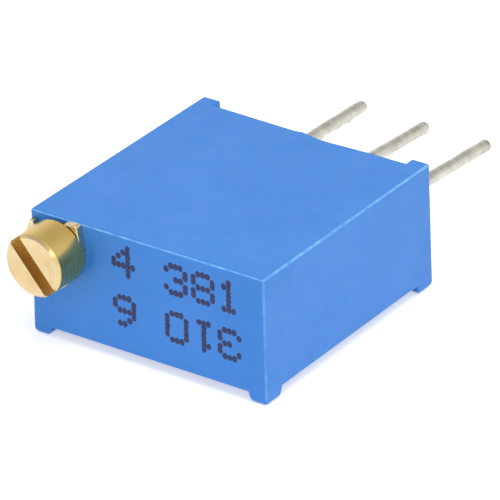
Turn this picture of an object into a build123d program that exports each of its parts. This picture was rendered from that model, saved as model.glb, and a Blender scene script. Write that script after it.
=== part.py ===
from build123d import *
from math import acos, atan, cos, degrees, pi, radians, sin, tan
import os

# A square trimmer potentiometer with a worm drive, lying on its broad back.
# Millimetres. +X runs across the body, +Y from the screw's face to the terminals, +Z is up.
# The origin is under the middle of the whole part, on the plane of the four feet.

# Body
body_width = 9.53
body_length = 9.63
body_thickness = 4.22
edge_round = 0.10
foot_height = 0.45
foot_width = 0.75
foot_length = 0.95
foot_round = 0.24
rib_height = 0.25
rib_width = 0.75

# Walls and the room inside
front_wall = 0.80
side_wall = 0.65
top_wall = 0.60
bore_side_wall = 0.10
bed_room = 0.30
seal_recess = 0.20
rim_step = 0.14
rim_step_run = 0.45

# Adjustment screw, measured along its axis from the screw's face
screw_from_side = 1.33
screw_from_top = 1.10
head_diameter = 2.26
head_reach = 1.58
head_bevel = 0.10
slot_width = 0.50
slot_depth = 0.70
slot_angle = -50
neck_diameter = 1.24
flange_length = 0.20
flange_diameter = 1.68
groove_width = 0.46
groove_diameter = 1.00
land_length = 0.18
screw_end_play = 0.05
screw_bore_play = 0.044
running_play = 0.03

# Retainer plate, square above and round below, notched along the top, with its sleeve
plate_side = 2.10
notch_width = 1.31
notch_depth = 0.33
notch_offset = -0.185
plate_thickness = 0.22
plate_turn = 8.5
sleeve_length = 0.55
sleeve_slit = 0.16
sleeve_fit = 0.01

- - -

» **TASK INSTRUCTIONS**:
Write each line above out exactly.

» **FULL OUTPUT**:
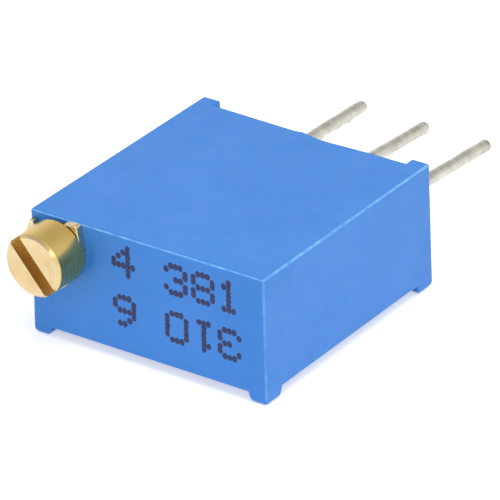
Turn this picture of an object into a build123d program that exports each of its parts. This picture was rendered from that model, saved as model.glb, and a Blender scene script. Write that script after it.
=== part.py ===
from build123d import *
from math import acos, atan, cos, degrees, pi, radians, sin, tan
import os

# A square trimmer potentiometer with a worm drive, lying on its broad back.
# Millimetres. +X runs across the body, +Y from the screw's face to the terminals, +Z is up.
# The origin is under the middle of the whole part, on the plane of the four feet.

# Body
body_width = 9.53
body_length = 9.63
body_thickness = 4.22
edge_round = 0.10
foot_height = 0.45
foot_width = 0.75
foot_length = 0.95
foot_round = 0.24
rib_height = 0.25
rib_width = 0.75

# Walls and the room inside
front_wall = 0.80
side_wall = 0.65
top_wall = 0.60
bore_side_wall = 0.10
bed_room = 0.30
seal_recess = 0.20
rim_step = 0.14
rim_step_run = 0.45

# Adjustment screw, measured along its axis from the screw's face
screw_from_side = 1.33
screw_from_top = 1.10
head_diameter = 2.26
head_reach = 1.58
head_bevel = 0.10
slot_width = 0.50
slot_depth = 0.70
slot_angle = -50
neck_diameter = 1.24
flange_length = 0.20
flange_diameter = 1.68
groove_width = 0.46
groove_diameter = 1.00
land_length = 0.18
screw_end_play = 0.05
screw_bore_play = 0.044
running_play = 0.03

# Retainer plate, square above and round below, notched along the top, with its sleeve
plate_side = 2.10
notch_width = 1.31
notch_depth = 0.33
notch_offset = -0.185
plate_thickness = 0.22
plate_turn = 8.5
sleeve_length = 0.55
sleeve_slit = 0.16
sleeve_fit = 0.01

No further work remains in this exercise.